On a recent skiing trip, I rode in a car with satellite radio. This was my first experience with "unsanitized" radio, and it was a blast. My college roommate and I drove back down from the Catskills on a Sunday afternoon listening to the Extreme Sports Channel and their football show that features a bunch of professional gamblers sitting in a bar watching all the games simultaneously. When teams don't cover the spread, or when coaches make stupid decisions, the show's personalities don't bottle up their feelings. I've never laughed so hard at such obvious rage: "FUCK YOU [Indianapolis coach] TONY DUNGY!" almost made me pee my pants. Now, I don't think profanity necessarily makes for good radio, but what I did appreciate was the passion, the emotion, the unadulterated opinion. You just don't get that in the mainstream media anymore (if you ever did?). It was refreshing and entertaining. Now that I'm back to listening to drivetime NPR, I'm wishing that once in a while we'd hear some honest commentary like "Cheney is a cold motherfucker" or "George Bush does not care about black people."
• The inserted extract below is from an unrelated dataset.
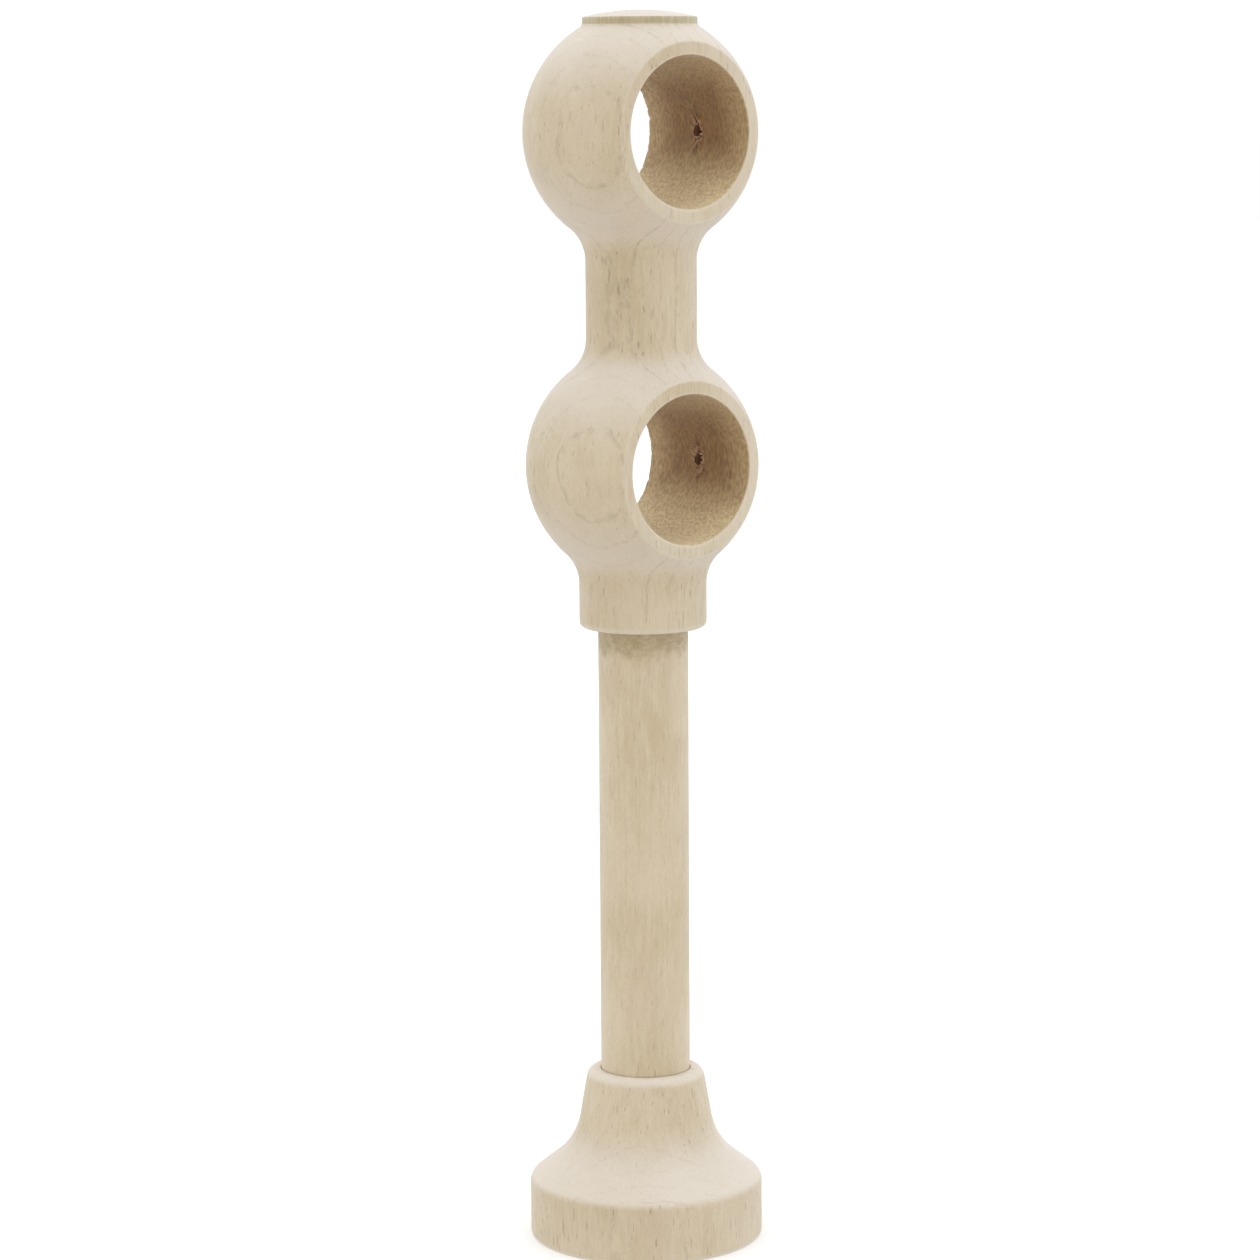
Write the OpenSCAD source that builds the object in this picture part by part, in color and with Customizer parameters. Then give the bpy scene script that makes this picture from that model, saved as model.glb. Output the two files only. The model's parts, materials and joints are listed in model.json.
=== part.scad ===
// Double curtain-pole bracket, turned in raw beech.
// A round wall rose carries a plain dowel stem. The stem carries a turned head
// with two ball-shaped eyes, one above the other, and a pole lies in each eye.
// Millimetres. The origin is the middle of the rose's flat underside, +Z runs
// out along the stem, and both pole bores run along X.

/* [Pole eyes] */
// Radius of the bore that each curtain pole lies in
pole_bore_r = 14.7; // [14.2:0.1:15.2]
// Largest radius of each turned ball, measured from the stem's axis
ball_r = 23.1; // [22:0.1:24]
// How far beyond the stem's axis the ball's outline is centred
ball_arc_shift = 0.7; // [0:0.1:2]
// Thickness of each eye between its two flat faces
eye_thick = 31; // [28:0.5:33]
// Height of the lower pole's axis above the wall face
lower_eye_z = 156.7; // [150:0.1:165]
// Distance from the lower pole's axis to the upper one's
eye_spacing = 65.3; // [62:0.1:75]

/* [Neck and collar] */
// Radius of the neck between the two balls
neck_r = 11; // [9:0.1:12]
// Radius of the collar that the stem is glued into
collar_r = 12.7; // [12:0.1:14]
// Radius of the coves where a ball runs into the neck or the collar
cove_r = 8.2; // [6:0.1:10]
// Height of the collar's lower end above the wall face
collar_bottom_z = 124.3; // [110:0.1:127]
// Rounding of the collar's lower edge
collar_edge_r = 1.2; // [0.5:0.1:2]

/* [Top button] */
// Radius of the low turned button on top of the head
button_r = 11.3; // [9:0.1:12]
// Height of the button's straight side above the ball's edge
button_side = 1.7; // [1:0.1:3]
// Height of the button's crown
button_crown = 1.4; // [0.8:0.1:2.5]

/* [Stem] */
// Radius of the dowel stem
stem_r = 9; // [8.5:0.1:10]
// Depth of the stem's blind socket in the collar
socket_depth = 14; // [10:0.5:14]
// Chamfer on the stem's two hidden ends
stem_chamfer = 0.8; // [0.3:0.1:1.5]

/* [Wall rose] */
// Radius of the rose's foot
rose_r = 23.5; // [22:0.1:26]
// Height of the foot's straight side
foot_side = 10.8; // [8:0.1:12]
// Rounding of the foot's lower edge
foot_edge_r = 0.8; // [0.4:0.1:2]
// Rounding of the shoulder on top of the foot's side
shoulder_r = 2.1; // [1:0.1:3]
// How far the shoulder turns in before the flare starts, in degrees
flare_angle = 51.5; // [48:0.5:56]
// Taper of the rose's throat, in degrees from the stem's axis
throat_taper = 9.9; // [6:0.1:12]
// Radius of the throat just under its top lip
throat_r = 11.9; // [11.5:0.1:13]
// Radius of the long cove between the flare and the throat
rose_cove_r = 14.2; // [8:0.1:16]
// Overall height of the rose
rose_h = 34.25; // [33:0.25:38]
// Rounding of the rose's top lip
lip_r = 2; // [1:0.1:2.5]

/* [Wall fixing] */
// Outer radius of the threaded insert in the stem's end
insert_r = 5; // [4.5:0.1:5.5]
// Length of the threaded insert
insert_len = 13; // [10:0.5:16]
// Radius of the insert's thread, at its crests (tapped for an M6 hanger bolt)
insert_bore_r = 2.5; // [2:0.1:3]
// Total depth of the bolt hole from the wall face
bolt_hole_depth = 30; // [20:1:40]

/* [Locking screws] */
// Thread radius of a locking screw
screw_r = 1.25; // [1:0.05:1.75]
// Length of a locking screw under its head
screw_len = 8; // [7:0.5:9]
// Length of the screw's pointed tip
screw_tip = 2.2; // [1.5:0.1:3]
// Radius of the screw's pan head
screw_head_r = 2.4; // [2.3:0.1:3]
// Height of the screw's pan head
screw_head_h = 1.6; // [1.4:0.1:2.2]
// Depth of the recess that the screw's head is driven into
head_recess = 2.5; // [1.5:0.1:3]
// How far a screw's tip stands back in its hole from the pole bore
tip_setback = 2.2; // [1.5:0.1:3]

/* [Hidden] */
$fn = 128;

glue_gap = 0.05;         // clearance all round a glued or screwed-in fit
end_gap = 0.3;           // free space at the blind end of the stem's socket
eps = 0.1;               // overshoot of a cutting tool

upper_eye_z = lower_eye_z + eye_spacing;
ball_arc_r = ball_r + ball_arc_shift;

// Height above a ball's middle at which its outline reaches the radius r
function ball_rise(r) = sqrt(pow(ball_arc_r, 2) - pow(r + ball_arc_shift, 2));

button_base_z = upper_eye_z + ball_rise(button_r);
button_top_z = button_base_z + button_side + button_crown;
crown_arc_r = (pow(button_r, 2) + pow(button_crown, 2)) / (2 * button_crown);

stem_top_z = collar_bottom_z + socket_depth;
bolt_pilot_r = 3.2;      // clearance for the bolt's end beyond the insert
insert_slot_w = 1.2;     // screwdriver slot across the insert's end
insert_slot_d = 1.5;
insert_edge = 0.4;       // chamfer round the insert's outer edges

recess_r = screw_head_r + 0.8;
screw_flat_r = 0.15;     // blunt end of the screw's tip
head_band = 0.7;         // straight side of the pan head
recess_arm_w = 0.8;      // the cross recess in the pan head
recess_arm_len = 2.8;
recess_arm_d = 0.9;
screw_head_y = pole_bore_r + tip_setback + screw_len;
head_dome_h = screw_head_h - head_band;
head_dome_r = (pow(screw_head_r, 2) + pow(head_dome_h, 2)) / (2 * head_dome_h);

// ---- Outlines, drawn with the radius along X and the height along Y ----

// A solid of the radius r from z0 up to z1
module post_2d(r, z0, z1) {
    translate([0, z0]) square([r, z1 - z0]);
}

// The same with its lower edge rounded to the radius e
module round_foot_2d(r, z0, z1, e) {
    post_2d(r - e, z0, z1);
    post_2d(r, z0 + e, z1);
    translate([r - e, z0 + e]) circle(r = e);
}

// One ball, slightly taller than it is wide. It stops where its outline has
// come in to the button's radius, so that it stays under the button's crown.
module ball_2d(z) {
    reach = ball_rise(button_r);
    intersection() {
        translate([-ball_arc_shift, z]) circle(r = ball_arc_r);
        post_2d(ball_r, z - reach, z + reach);
    }
}

// The hollow curve between a ball and a straight post of the radius r, above
// the ball (side = 1) or below it (side = -1), tangent to both
module ball_cove_2d(z, side, r) {
    centre_r = r + cove_r;
    reach = ball_arc_r + cove_r;
    centre_rise = sqrt(pow(reach, 2) - pow(centre_r + ball_arc_shift, 2));
    touch_r = (centre_r + ball_arc_shift) * ball_arc_r / reach - ball_arc_shift;
    touch_rise = centre_rise * ball_arc_r / reach;
    difference() {
        post_2d(
            touch_r,
            z + (side > 0 ? touch_rise : -centre_rise),
            z + (side > 0 ? centre_rise : -touch_rise)
        );
        translate([centre_r, z + side * centre_rise]) circle(r = cove_r);
    }
}

// A low dome of the height h over a base of the radius r at the height z
module dome_2d(r, h, arc_r, z) {
    intersection() {
        translate([0, z + h - arc_r]) circle(r = arc_r);
        post_2d(r, z, z + h);
    }
}

module head_2d() {
    ball_2d(lower_eye_z);
    ball_2d(upper_eye_z);
    post_2d(neck_r, lower_eye_z, upper_eye_z);
    ball_cove_2d(lower_eye_z, 1, neck_r);
    ball_cove_2d(upper_eye_z, -1, neck_r);
    round_foot_2d(collar_r, collar_bottom_z, lower_eye_z, collar_edge_r);
    ball_cove_2d(lower_eye_z, -1, collar_r);
    post_2d(button_r, upper_eye_z, button_base_z + button_side);
    dome_2d(button_r, button_crown, crown_arc_r, button_base_z + button_side);
}

// The rose: a straight-sided foot, a rounded shoulder, a straight flare, a long
// cove and a slightly tapered throat with a rounded lip
shoulder_end = [
    rose_r - shoulder_r * (1 - cos(flare_angle)),
    foot_side + shoulder_r * sin(flare_angle),
];
throat_end = [throat_r, rose_h - lip_r * (1 - sin(throat_taper))];
flare_dir = [-sin(flare_angle), cos(flare_angle)];
throat_dir = [-sin(throat_taper), cos(throat_taper)];

// Distance along the flare from the shoulder to where the throat's line meets it
turn = flare_angle - throat_taper;
span = throat_end - shoulder_end;
flare_len = (span[0] * throat_dir[1] - span[1] * throat_dir[0]) / -sin(turn);
corner = shoulder_end + flare_len * flare_dir;
cove_len = rose_cove_r * tan(turn / 2);
cove_start = corner - cove_len * flare_dir;
cove_end = corner + cove_len * throat_dir;
cove_centre = cove_start + rose_cove_r * [cos(flare_angle), sin(flare_angle)];

module rose_2d() {
    round_foot_2d(rose_r, 0, foot_side, foot_edge_r);
    translate([rose_r - shoulder_r, foot_side]) circle(r = shoulder_r);
    polygon([
        [0, foot_side],
        [rose_r - shoulder_r, foot_side],
        shoulder_end,
        corner,
        throat_end,
        [0, throat_end[1]],
    ]);
    difference() {
        polygon([cove_start, cove_end, corner]);
        translate(cove_centre) circle(r = rose_cove_r);
    }
    translate(throat_end - lip_r * [cos(throat_taper), sin(throat_taper)]) circle(r = lip_r);
    post_2d(throat_r - lip_r * cos(throat_taper), throat_end[1] - lip_r, rose_h);
}

// A locking screw's outline, with its tip at the height 0 and its head on top
module screw_2d() {
    polygon([
        [0, 0],
        [screw_flat_r, 0],
        [screw_r, screw_tip],
        [screw_r, screw_len],
        [0, screw_len],
    ]);
    post_2d(screw_head_r, screw_len, screw_len + head_band);
    dome_2d(screw_head_r, head_dome_h, head_dome_r, screw_len + head_band);
}

// ---- Shared cuts ----

// Lays what is drawn along +Z down along +Y at the height z
module towards_y(z) {
    translate([0, 0, z]) rotate([-90, 0, 0]) children();
}

// What one eye loses: the pole bore, the screw's hole and the head's recess
module eye_cuts(z) {
    translate([-eye_thick / 2 - eps, 0, z])
        rotate([0, 90, 0])
            cylinder(r = pole_bore_r, h = eye_thick + 2 * eps);
    towards_y(z) {
        cylinder(r = screw_r + glue_gap, h = ball_r + eps);
        translate([0, 0, ball_r - head_recess])
            cylinder(r = recess_r, h = head_recess + eps);
    }
}

// ---- The pieces ----

module double_eye_head() {
    color("wheat")
        difference() {
            intersection() {
                rotate_extrude() head_2d();
                translate([-eye_thick / 2, -ball_r - eps, collar_bottom_z - eps])
                    cube([eye_thick, 2 * (ball_r + eps), button_top_z - collar_bottom_z + 2 * eps]);
            }
            for (z = [lower_eye_z, upper_eye_z]) eye_cuts(z);
            translate([0, 0, collar_bottom_z - eps])
                cylinder(r = stem_r + glue_gap, h = socket_depth + end_gap + eps);
        }
}

module stem_dowel() {
    color("burlywood")
        difference() {
            union() {
                cylinder(r1 = stem_r - stem_chamfer, r2 = stem_r, h = stem_chamfer);
                translate([0, 0, stem_chamfer])
                    cylinder(r = stem_r, h = stem_top_z - 2 * stem_chamfer);
                translate([0, 0, stem_top_z - stem_chamfer])
                    cylinder(r1 = stem_r, r2 = stem_r - stem_chamfer, h = stem_chamfer);
            }
            translate([0, 0, -eps]) cylinder(r = insert_r + glue_gap, h = insert_len + end_gap + eps);
            cylinder(r = bolt_pilot_r, h = bolt_hole_depth);
        }
}

module wall_rose() {
    color("tan")
        difference() {
            rotate_extrude() rose_2d();
            translate([0, 0, -eps]) cylinder(r = stem_r + glue_gap, h = rose_h + 2 * eps);
        }
}

module threaded_insert() {
    color("goldenrod")
        difference() {
            union() {
                cylinder(r1 = insert_r - insert_edge, r2 = insert_r, h = insert_edge);
                translate([0, 0, insert_edge])
                    cylinder(r = insert_r, h = insert_len - 2 * insert_edge);
                translate([0, 0, insert_len - insert_edge])
                    cylinder(r1 = insert_r, r2 = insert_r - insert_edge, h = insert_edge);
            }
            translate([0, 0, -eps]) cylinder(r = insert_bore_r, h = insert_len + 2 * eps);
            translate([-insert_r, -insert_slot_w / 2, -eps])
                cube([2 * insert_r, insert_slot_w, insert_slot_d + eps]);
        }
}

// A pan-head wood screw, driven through an eye's wall towards the pole
module lock_screw(z) {
    color("silver")
        towards_y(z)
            translate([0, 0, screw_head_y - screw_len])
                difference() {
                    rotate_extrude() screw_2d();
                    for (a = [0, 90])
                        rotate([0, 0, a])
                            translate([
                                -recess_arm_len / 2,
                                -recess_arm_w / 2,
                                screw_len + screw_head_h - recess_arm_d,
                            ])
                                cube([recess_arm_len, recess_arm_w, recess_arm_d + eps]);
                }
}

module lock_screw_upper() {
    lock_screw(upper_eye_z);
}

module lock_screw_lower() {
    lock_screw(lower_eye_z);
}

double_eye_head();
stem_dowel();
wall_rose();
threaded_insert();
lock_screw_upper();
lock_screw_lower();
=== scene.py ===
"""Double curtain-pole bracket turned in raw beech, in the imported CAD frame.

The head, the stem and the rose are rebuilt as dense turned meshes, and the threaded
insert and the two locking screws get real threads. Lengths are worked out in
millimetres and become metres when a mesh is made.
"""

import json
import math
import random

import bmesh
import bpy
from mathutils import Matrix, Vector, noise


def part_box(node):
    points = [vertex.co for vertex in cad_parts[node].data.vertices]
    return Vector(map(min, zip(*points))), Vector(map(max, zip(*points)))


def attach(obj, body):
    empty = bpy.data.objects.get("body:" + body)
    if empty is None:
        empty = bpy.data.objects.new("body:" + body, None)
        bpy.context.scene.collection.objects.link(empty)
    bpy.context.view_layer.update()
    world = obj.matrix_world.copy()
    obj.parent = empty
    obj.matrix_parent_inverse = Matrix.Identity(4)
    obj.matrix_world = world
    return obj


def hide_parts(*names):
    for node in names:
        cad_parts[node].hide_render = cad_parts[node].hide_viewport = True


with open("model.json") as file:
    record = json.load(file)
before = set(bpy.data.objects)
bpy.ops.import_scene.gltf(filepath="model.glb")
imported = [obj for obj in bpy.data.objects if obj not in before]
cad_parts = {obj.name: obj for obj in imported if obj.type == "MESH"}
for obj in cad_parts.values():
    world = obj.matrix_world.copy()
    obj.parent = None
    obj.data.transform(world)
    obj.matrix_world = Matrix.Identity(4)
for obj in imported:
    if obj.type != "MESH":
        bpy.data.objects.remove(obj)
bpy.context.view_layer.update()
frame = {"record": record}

MM = 0.001
PI = math.pi
TURN = 2 * math.pi

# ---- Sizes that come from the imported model, in millimetres ----

MOUNTS = {mount["name"]: mount for mount in frame["record"]["mounts"]}
BORE_R = MOUNTS["upper_pole_eye"]["dims"]["r_mm"]
HALF_THICK = MOUNTS["upper_pole_eye"]["dims"]["length_mm"] / 2
EYES = {
    "upper": MOUNTS["upper_pole_eye"]["pos_m"][2] / MM,
    "lower": MOUNTS["lower_pole_eye"]["pos_m"][2] / MM,
}
INSERT_BORE_R = MOUNTS["wall_bolt"]["dims"]["r_mm"]


def reach(node, axis):
    """Lowest and highest coordinate of a CAD node along one axis, in millimetres."""
    low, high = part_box(node)
    return round(low[axis] / MM, 2), round(high[axis] / MM, 2)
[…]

On that note, #2: the wife and I recently watched Spike Lee's "When the Levees Broke" Katrina documentary and found it breathtaking. We couldn't stop watching it, and one of the major reasons why, we decided, was that Spike chose to include interviews from ANGRY, MISERABLE, and HOPELESS victims of the hurricane (and the lousy govt response). We found, in this documentary, the untold story. Sure, we knew WHAT had happened in New Orleans, but not the scale of what happened, in terms of how it actually affected REAL people. In its coverage of disasters, natural and man-made, the mainstream media filters out the passion, the emotion, the frustration, and the seditious. We're being kept in our comfort zones, even in a nation supposedly committed to free speech.

This is not revelatory news, but it is, I think, on topic (for once). To get out of my comfort zone, I need experiences that do something the lavish, high-budget, polished presentations I'm used to do not do: express passion and individuality, those two forces supposedly so integral to "the American dream."